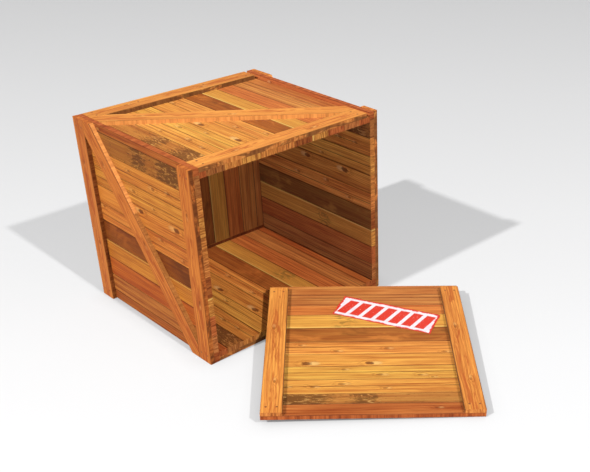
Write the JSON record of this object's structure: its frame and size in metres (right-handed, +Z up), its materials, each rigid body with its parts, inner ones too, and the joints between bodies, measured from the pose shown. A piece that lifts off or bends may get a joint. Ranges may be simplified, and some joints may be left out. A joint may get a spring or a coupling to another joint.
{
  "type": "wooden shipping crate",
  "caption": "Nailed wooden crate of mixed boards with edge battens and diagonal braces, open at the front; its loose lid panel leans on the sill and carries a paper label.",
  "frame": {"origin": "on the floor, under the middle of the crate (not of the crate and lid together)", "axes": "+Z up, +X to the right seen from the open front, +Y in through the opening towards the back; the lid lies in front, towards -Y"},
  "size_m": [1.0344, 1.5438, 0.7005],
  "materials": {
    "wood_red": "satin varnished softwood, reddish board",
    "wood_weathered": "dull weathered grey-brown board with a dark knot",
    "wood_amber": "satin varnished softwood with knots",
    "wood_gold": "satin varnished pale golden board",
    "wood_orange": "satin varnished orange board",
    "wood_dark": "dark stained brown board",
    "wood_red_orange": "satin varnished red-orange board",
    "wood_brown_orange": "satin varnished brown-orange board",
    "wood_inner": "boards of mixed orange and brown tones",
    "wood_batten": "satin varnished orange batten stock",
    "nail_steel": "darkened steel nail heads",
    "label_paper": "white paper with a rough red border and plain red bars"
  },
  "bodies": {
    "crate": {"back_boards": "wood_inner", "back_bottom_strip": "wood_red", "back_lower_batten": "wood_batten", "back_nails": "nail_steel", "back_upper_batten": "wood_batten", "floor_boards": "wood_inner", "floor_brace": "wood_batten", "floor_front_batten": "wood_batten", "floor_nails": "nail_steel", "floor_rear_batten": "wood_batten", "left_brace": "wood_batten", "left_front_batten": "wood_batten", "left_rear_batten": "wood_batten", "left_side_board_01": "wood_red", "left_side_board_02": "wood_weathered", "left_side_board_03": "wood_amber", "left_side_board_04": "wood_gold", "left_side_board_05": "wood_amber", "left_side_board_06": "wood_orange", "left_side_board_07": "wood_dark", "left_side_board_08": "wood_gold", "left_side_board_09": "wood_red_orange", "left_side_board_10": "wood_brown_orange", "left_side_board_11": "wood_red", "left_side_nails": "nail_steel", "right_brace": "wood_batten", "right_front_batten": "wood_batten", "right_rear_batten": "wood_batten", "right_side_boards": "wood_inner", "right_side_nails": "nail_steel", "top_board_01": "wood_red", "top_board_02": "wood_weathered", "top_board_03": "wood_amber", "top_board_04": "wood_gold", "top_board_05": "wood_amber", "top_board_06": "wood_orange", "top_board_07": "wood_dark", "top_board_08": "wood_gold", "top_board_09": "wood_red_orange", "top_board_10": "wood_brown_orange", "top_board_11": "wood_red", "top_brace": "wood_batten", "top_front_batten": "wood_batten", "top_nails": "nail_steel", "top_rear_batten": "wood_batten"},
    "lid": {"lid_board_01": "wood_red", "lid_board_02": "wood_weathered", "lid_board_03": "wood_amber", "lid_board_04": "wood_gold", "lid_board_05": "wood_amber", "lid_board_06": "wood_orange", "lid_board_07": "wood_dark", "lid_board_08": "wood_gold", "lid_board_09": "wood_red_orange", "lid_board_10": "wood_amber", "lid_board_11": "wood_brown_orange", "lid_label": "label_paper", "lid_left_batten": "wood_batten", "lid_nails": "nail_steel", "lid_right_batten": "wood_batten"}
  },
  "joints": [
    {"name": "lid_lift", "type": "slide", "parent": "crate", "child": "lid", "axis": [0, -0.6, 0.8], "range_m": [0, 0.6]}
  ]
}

# # # #

What to do:
Copy the data above exactly. Every line must be included.

Solution to this exercise:
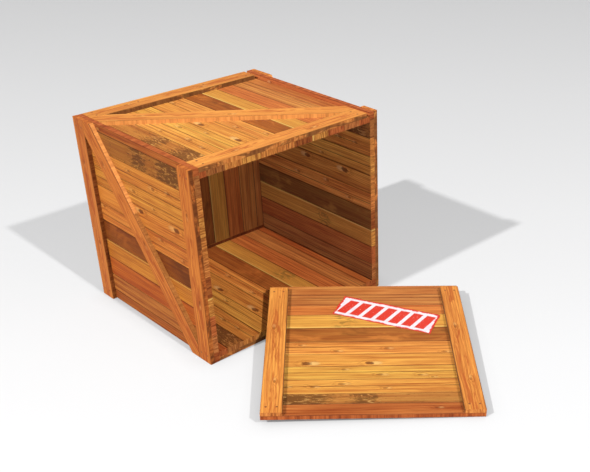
Write the JSON record of this object's structure: its frame and size in metres (right-handed, +Z up), its materials, each rigid body with its parts, inner ones too, and the joints between bodies, measured from the pose shown. A piece that lifts off or bends may get a joint. Ranges may be simplified, and some joints may be left out. A joint may get a spring or a coupling to another joint.
{
  "type": "wooden shipping crate",
  "caption": "Nailed wooden crate of mixed boards with edge battens and diagonal braces, open at the front; its loose lid panel leans on the sill and carries a paper label.",
  "frame": {"origin": "on the floor, under the middle of the crate (not of the crate and lid together)", "axes": "+Z up, +X to the right seen from the open front, +Y in through the opening towards the back; the lid lies in front, towards -Y"},
  "size_m": [1.0344, 1.5438, 0.7005],
  "materials": {
    "wood_red": "satin varnished softwood, reddish board",
    "wood_weathered": "dull weathered grey-brown board with a dark knot",
    "wood_amber": "satin varnished softwood with knots",
    "wood_gold": "satin varnished pale golden board",
    "wood_orange": "satin varnished orange board",
    "wood_dark": "dark stained brown board",
    "wood_red_orange": "satin varnished red-orange board",
    "wood_brown_orange": "satin varnished brown-orange board",
    "wood_inner": "boards of mixed orange and brown tones",
    "wood_batten": "satin varnished orange batten stock",
    "nail_steel": "darkened steel nail heads",
    "label_paper": "white paper with a rough red border and plain red bars"
  },
  "bodies": {
    "crate": {"back_boards": "wood_inner", "back_bottom_strip": "wood_red", "back_lower_batten": "wood_batten", "back_nails": "nail_steel", "back_upper_batten": "wood_batten", "floor_boards": "wood_inner", "floor_brace": "wood_batten", "floor_front_batten": "wood_batten", "floor_nails": "nail_steel", "floor_rear_batten": "wood_batten", "left_brace": "wood_batten", "left_front_batten": "wood_batten", "left_rear_batten": "wood_batten", "left_side_board_01": "wood_red", "left_side_board_02": "wood_weathered", "left_side_board_03": "wood_amber", "left_side_board_04": "wood_gold", "left_side_board_05": "wood_amber", "left_side_board_06": "wood_orange", "left_side_board_07": "wood_dark", "left_side_board_08": "wood_gold", "left_side_board_09": "wood_red_orange", "left_side_board_10": "wood_brown_orange", "left_side_board_11": "wood_red", "left_side_nails": "nail_steel", "right_brace": "wood_batten", "right_front_batten": "wood_batten", "right_rear_batten": "wood_batten", "right_side_boards": "wood_inner", "right_side_nails": "nail_steel", "top_board_01": "wood_red", "top_board_02": "wood_weathered", "top_board_03": "wood_amber", "top_board_04": "wood_gold", "top_board_05": "wood_amber", "top_board_06": "wood_orange", "top_board_07": "wood_dark", "top_board_08": "wood_gold", "top_board_09": "wood_red_orange", "top_board_10": "wood_brown_orange", "top_board_11": "wood_red", "top_brace": "wood_batten", "top_front_batten": "wood_batten", "top_nails": "nail_steel", "top_rear_batten": "wood_batten"},
    "lid": {"lid_board_01": "wood_red", "lid_board_02": "wood_weathered", "lid_board_03": "wood_amber", "lid_board_04": "wood_gold", "lid_board_05": "wood_amber", "lid_board_06": "wood_orange", "lid_board_07": "wood_dark", "lid_board_08": "wood_gold", "lid_board_09": "wood_red_orange", "lid_board_10": "wood_amber", "lid_board_11": "wood_brown_orange", "lid_label": "label_paper", "lid_left_batten": "wood_batten", "lid_nails": "nail_steel", "lid_right_batten": "wood_batten"}
  },
  "joints": [
    {"name": "lid_lift", "type": "slide", "parent": "crate", "child": "lid", "axis": [0, -0.6, 0.8], "range_m": [0, 0.6]}
  ]
}